*Objective:*
Return all of the lines below exactly as they are.

===== Collected data =====

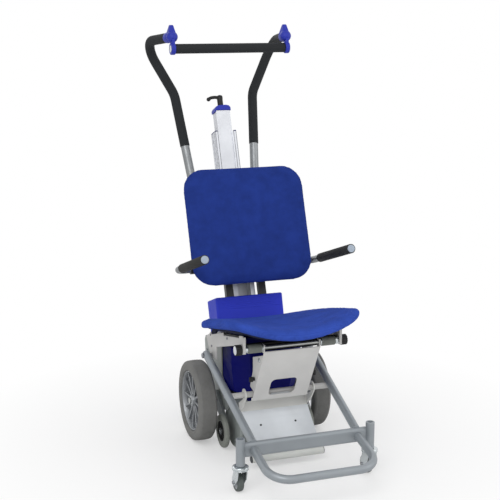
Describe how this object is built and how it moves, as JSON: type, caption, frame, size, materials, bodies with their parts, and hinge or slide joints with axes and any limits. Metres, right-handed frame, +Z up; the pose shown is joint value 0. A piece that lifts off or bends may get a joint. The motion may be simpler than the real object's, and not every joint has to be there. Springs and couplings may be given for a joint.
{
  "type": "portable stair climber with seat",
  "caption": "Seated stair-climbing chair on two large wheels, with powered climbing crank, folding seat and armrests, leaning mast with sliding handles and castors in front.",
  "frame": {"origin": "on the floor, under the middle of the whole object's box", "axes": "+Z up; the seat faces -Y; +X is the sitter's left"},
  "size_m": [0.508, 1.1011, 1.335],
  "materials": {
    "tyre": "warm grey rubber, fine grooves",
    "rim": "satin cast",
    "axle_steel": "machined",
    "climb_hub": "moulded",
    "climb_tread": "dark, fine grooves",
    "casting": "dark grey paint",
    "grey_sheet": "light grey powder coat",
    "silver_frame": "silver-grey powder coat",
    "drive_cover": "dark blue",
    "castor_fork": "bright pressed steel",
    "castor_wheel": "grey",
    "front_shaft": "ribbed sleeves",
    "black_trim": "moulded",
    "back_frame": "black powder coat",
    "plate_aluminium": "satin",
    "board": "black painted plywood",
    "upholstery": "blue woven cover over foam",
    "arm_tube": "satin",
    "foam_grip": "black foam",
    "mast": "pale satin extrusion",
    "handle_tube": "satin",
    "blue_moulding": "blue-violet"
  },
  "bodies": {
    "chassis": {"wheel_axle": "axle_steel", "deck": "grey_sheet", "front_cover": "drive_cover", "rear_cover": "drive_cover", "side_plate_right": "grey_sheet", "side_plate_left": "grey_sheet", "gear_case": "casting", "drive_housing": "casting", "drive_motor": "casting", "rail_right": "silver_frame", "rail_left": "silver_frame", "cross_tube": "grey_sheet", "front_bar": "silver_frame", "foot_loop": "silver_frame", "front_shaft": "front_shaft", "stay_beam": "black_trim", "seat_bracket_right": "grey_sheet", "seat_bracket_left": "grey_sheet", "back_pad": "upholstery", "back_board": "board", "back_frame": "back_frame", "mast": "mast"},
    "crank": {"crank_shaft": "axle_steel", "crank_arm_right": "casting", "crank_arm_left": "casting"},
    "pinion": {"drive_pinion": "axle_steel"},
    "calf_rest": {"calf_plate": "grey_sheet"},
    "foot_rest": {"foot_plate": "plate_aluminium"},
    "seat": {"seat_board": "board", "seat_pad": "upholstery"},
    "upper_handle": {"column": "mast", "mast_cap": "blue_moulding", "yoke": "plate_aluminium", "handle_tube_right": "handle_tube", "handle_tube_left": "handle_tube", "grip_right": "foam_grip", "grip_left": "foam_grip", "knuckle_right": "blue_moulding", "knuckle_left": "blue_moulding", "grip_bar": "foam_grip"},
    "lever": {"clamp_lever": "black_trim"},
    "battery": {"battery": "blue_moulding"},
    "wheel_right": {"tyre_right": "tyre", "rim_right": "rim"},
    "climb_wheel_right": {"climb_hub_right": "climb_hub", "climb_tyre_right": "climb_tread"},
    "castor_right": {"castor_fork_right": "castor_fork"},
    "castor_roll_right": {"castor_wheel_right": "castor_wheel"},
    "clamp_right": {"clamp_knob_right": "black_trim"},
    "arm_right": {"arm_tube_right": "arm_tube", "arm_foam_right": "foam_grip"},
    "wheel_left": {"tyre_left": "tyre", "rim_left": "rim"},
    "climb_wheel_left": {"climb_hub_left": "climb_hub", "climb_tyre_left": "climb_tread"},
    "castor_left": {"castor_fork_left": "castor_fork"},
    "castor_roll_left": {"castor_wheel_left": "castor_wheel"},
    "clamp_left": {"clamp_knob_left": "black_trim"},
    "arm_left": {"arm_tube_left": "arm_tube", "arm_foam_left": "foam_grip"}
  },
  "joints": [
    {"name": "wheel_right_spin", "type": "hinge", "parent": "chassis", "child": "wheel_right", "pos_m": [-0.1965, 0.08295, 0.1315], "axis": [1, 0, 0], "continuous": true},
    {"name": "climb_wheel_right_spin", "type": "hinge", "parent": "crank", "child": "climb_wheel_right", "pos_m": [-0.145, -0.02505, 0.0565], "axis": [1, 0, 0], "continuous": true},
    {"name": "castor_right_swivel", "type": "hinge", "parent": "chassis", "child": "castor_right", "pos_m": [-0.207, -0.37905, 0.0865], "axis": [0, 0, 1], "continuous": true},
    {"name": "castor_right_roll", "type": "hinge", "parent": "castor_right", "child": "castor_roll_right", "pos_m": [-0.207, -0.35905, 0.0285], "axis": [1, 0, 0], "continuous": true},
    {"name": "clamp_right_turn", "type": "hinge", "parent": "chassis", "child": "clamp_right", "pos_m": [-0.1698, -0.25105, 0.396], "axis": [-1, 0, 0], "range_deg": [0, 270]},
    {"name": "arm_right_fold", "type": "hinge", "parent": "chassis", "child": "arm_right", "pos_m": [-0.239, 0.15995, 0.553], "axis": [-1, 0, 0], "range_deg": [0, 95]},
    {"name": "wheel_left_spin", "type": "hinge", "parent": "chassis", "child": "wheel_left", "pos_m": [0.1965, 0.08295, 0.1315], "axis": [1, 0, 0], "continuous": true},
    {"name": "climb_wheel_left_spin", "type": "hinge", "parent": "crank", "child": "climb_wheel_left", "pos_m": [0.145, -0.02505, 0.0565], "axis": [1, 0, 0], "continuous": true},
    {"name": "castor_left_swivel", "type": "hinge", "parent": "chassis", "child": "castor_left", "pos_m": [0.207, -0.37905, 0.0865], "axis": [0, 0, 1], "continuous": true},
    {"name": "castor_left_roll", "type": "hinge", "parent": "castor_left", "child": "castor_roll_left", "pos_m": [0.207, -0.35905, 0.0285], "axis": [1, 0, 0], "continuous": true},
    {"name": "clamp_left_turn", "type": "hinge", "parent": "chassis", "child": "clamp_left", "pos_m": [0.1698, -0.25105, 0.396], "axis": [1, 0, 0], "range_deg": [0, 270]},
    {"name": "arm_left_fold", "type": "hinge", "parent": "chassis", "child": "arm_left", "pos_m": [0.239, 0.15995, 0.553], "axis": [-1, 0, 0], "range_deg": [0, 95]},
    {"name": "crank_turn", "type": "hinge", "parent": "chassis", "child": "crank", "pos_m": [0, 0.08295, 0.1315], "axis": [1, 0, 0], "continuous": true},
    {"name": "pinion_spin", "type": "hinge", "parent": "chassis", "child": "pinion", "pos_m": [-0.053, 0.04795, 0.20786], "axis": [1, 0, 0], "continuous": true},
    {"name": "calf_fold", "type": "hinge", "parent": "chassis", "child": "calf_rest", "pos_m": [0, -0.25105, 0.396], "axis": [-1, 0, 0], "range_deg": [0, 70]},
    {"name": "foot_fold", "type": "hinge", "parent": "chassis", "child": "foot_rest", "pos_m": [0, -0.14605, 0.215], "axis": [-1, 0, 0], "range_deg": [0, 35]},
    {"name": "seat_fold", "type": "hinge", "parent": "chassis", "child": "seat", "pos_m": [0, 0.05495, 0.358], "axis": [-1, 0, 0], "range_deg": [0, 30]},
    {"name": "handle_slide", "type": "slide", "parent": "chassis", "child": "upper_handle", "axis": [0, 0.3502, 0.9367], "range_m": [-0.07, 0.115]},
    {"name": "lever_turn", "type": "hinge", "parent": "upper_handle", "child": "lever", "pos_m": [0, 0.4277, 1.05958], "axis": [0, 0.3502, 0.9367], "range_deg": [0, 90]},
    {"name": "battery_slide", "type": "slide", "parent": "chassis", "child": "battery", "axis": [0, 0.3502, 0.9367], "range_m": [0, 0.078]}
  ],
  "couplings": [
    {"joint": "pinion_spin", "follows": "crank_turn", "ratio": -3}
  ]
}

=====

*Correct output:*
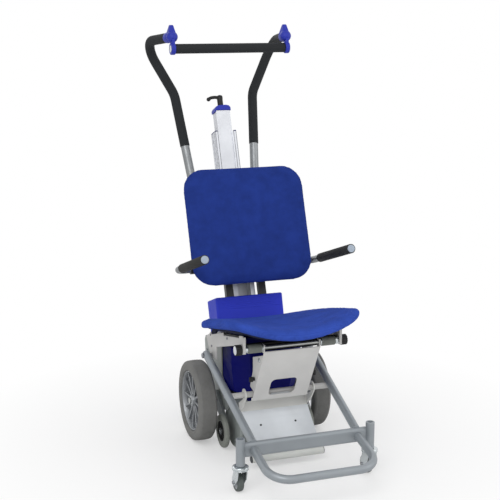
Describe how this object is built and how it moves, as JSON: type, caption, frame, size, materials, bodies with their parts, and hinge or slide joints with axes and any limits. Metres, right-handed frame, +Z up; the pose shown is joint value 0. A piece that lifts off or bends may get a joint. The motion may be simpler than the real object's, and not every joint has to be there. Springs and couplings may be given for a joint.
{
  "type": "portable stair climber with seat",
  "caption": "Seated stair-climbing chair on two large wheels, with powered climbing crank, folding seat and armrests, leaning mast with sliding handles and castors in front.",
  "frame": {"origin": "on the floor, under the middle of the whole object's box", "axes": "+Z up; the seat faces -Y; +X is the sitter's left"},
  "size_m": [0.508, 1.1011, 1.335],
  "materials": {
    "tyre": "warm grey rubber, fine grooves",
    "rim": "satin cast",
    "axle_steel": "machined",
    "climb_hub": "moulded",
    "climb_tread": "dark, fine grooves",
    "casting": "dark grey paint",
    "grey_sheet": "light grey powder coat",
    "silver_frame": "silver-grey powder coat",
    "drive_cover": "dark blue",
    "castor_fork": "bright pressed steel",
    "castor_wheel": "grey",
    "front_shaft": "ribbed sleeves",
    "black_trim": "moulded",
    "back_frame": "black powder coat",
    "plate_aluminium": "satin",
    "board": "black painted plywood",
    "upholstery": "blue woven cover over foam",
    "arm_tube": "satin",
    "foam_grip": "black foam",
    "mast": "pale satin extrusion",
    "handle_tube": "satin",
    "blue_moulding": "blue-violet"
  },
  "bodies": {
    "chassis": {"wheel_axle": "axle_steel", "deck": "grey_sheet", "front_cover": "drive_cover", "rear_cover": "drive_cover", "side_plate_right": "grey_sheet", "side_plate_left": "grey_sheet", "gear_case": "casting", "drive_housing": "casting", "drive_motor": "casting", "rail_right": "silver_frame", "rail_left": "silver_frame", "cross_tube": "grey_sheet", "front_bar": "silver_frame", "foot_loop": "silver_frame", "front_shaft": "front_shaft", "stay_beam": "black_trim", "seat_bracket_right": "grey_sheet", "seat_bracket_left": "grey_sheet", "back_pad": "upholstery", "back_board": "board", "back_frame": "back_frame", "mast": "mast"},
    "crank": {"crank_shaft": "axle_steel", "crank_arm_right": "casting", "crank_arm_left": "casting"},
    "pinion": {"drive_pinion": "axle_steel"},
    "calf_rest": {"calf_plate": "grey_sheet"},
    "foot_rest": {"foot_plate": "plate_aluminium"},
    "seat": {"seat_board": "board", "seat_pad": "upholstery"},
    "upper_handle": {"column": "mast", "mast_cap": "blue_moulding", "yoke": "plate_aluminium", "handle_tube_right": "handle_tube", "handle_tube_left": "handle_tube", "grip_right": "foam_grip", "grip_left": "foam_grip", "knuckle_right": "blue_moulding", "knuckle_left": "blue_moulding", "grip_bar": "foam_grip"},
    "lever": {"clamp_lever": "black_trim"},
    "battery": {"battery": "blue_moulding"},
    "wheel_right": {"tyre_right": "tyre", "rim_right": "rim"},
    "climb_wheel_right": {"climb_hub_right": "climb_hub", "climb_tyre_right": "climb_tread"},
    "castor_right": {"castor_fork_right": "castor_fork"},
    "castor_roll_right": {"castor_wheel_right": "castor_wheel"},
    "clamp_right": {"clamp_knob_right": "black_trim"},
    "arm_right": {"arm_tube_right": "arm_tube", "arm_foam_right": "foam_grip"},
    "wheel_left": {"tyre_left": "tyre", "rim_left": "rim"},
    "climb_wheel_left": {"climb_hub_left": "climb_hub", "climb_tyre_left": "climb_tread"},
    "castor_left": {"castor_fork_left": "castor_fork"},
    "castor_roll_left": {"castor_wheel_left": "castor_wheel"},
    "clamp_left": {"clamp_knob_left": "black_trim"},
    "arm_left": {"arm_tube_left": "arm_tube", "arm_foam_left": "foam_grip"}
  },
  "joints": [
    {"name": "wheel_right_spin", "type": "hinge", "parent": "chassis", "child": "wheel_right", "pos_m": [-0.1965, 0.08295, 0.1315], "axis": [1, 0, 0], "continuous": true},
    {"name": "climb_wheel_right_spin", "type": "hinge", "parent": "crank", "child": "climb_wheel_right", "pos_m": [-0.145, -0.02505, 0.0565], "axis": [1, 0, 0], "continuous": true},
    {"name": "castor_right_swivel", "type": "hinge", "parent": "chassis", "child": "castor_right", "pos_m": [-0.207, -0.37905, 0.0865], "axis": [0, 0, 1], "continuous": true},
    {"name": "castor_right_roll", "type": "hinge", "parent": "castor_right", "child": "castor_roll_right", "pos_m": [-0.207, -0.35905, 0.0285], "axis": [1, 0, 0], "continuous": true},
    {"name": "clamp_right_turn", "type": "hinge", "parent": "chassis", "child": "clamp_right", "pos_m": [-0.1698, -0.25105, 0.396], "axis": [-1, 0, 0], "range_deg": [0, 270]},
    {"name": "arm_right_fold", "type": "hinge", "parent": "chassis", "child": "arm_right", "pos_m": [-0.239, 0.15995, 0.553], "axis": [-1, 0, 0], "range_deg": [0, 95]},
    {"name": "wheel_left_spin", "type": "hinge", "parent": "chassis", "child": "wheel_left", "pos_m": [0.1965, 0.08295, 0.1315], "axis": [1, 0, 0], "continuous": true},
    {"name": "climb_wheel_left_spin", "type": "hinge", "parent": "crank", "child": "climb_wheel_left", "pos_m": [0.145, -0.02505, 0.0565], "axis": [1, 0, 0], "continuous": true},
    {"name": "castor_left_swivel", "type": "hinge", "parent": "chassis", "child": "castor_left", "pos_m": [0.207, -0.37905, 0.0865], "axis": [0, 0, 1], "continuous": true},
    {"name": "castor_left_roll", "type": "hinge", "parent": "castor_left", "child": "castor_roll_left", "pos_m": [0.207, -0.35905, 0.0285], "axis": [1, 0, 0], "continuous": true},
    {"name": "clamp_left_turn", "type": "hinge", "parent": "chassis", "child": "clamp_left", "pos_m": [0.1698, -0.25105, 0.396], "axis": [1, 0, 0], "range_deg": [0, 270]},
    {"name": "arm_left_fold", "type": "hinge", "parent": "chassis", "child": "arm_left", "pos_m": [0.239, 0.15995, 0.553], "axis": [-1, 0, 0], "range_deg": [0, 95]},
    {"name": "crank_turn", "type": "hinge", "parent": "chassis", "child": "crank", "pos_m": [0, 0.08295, 0.1315], "axis": [1, 0, 0], "continuous": true},
    {"name": "pinion_spin", "type": "hinge", "parent": "chassis", "child": "pinion", "pos_m": [-0.053, 0.04795, 0.20786], "axis": [1, 0, 0], "continuous": true},
    {"name": "calf_fold", "type": "hinge", "parent": "chassis", "child": "calf_rest", "pos_m": [0, -0.25105, 0.396], "axis": [-1, 0, 0], "range_deg": [0, 70]},
    {"name": "foot_fold", "type": "hinge", "parent": "chassis", "child": "foot_rest", "pos_m": [0, -0.14605, 0.215], "axis": [-1, 0, 0], "range_deg": [0, 35]},
    {"name": "seat_fold", "type": "hinge", "parent": "chassis", "child": "seat", "pos_m": [0, 0.05495, 0.358], "axis": [-1, 0, 0], "range_deg": [0, 30]},
    {"name": "handle_slide", "type": "slide", "parent": "chassis", "child": "upper_handle", "axis": [0, 0.3502, 0.9367], "range_m": [-0.07, 0.115]},
    {"name": "lever_turn", "type": "hinge", "parent": "upper_handle", "child": "lever", "pos_m": [0, 0.4277, 1.05958], "axis": [0, 0.3502, 0.9367], "range_deg": [0, 90]},
    {"name": "battery_slide", "type": "slide", "parent": "chassis", "child": "battery", "axis": [0, 0.3502, 0.9367], "range_m": [0, 0.078]}
  ],
  "couplings": [
    {"joint": "pinion_spin", "follows": "crank_turn", "ratio": -3}
  ]
}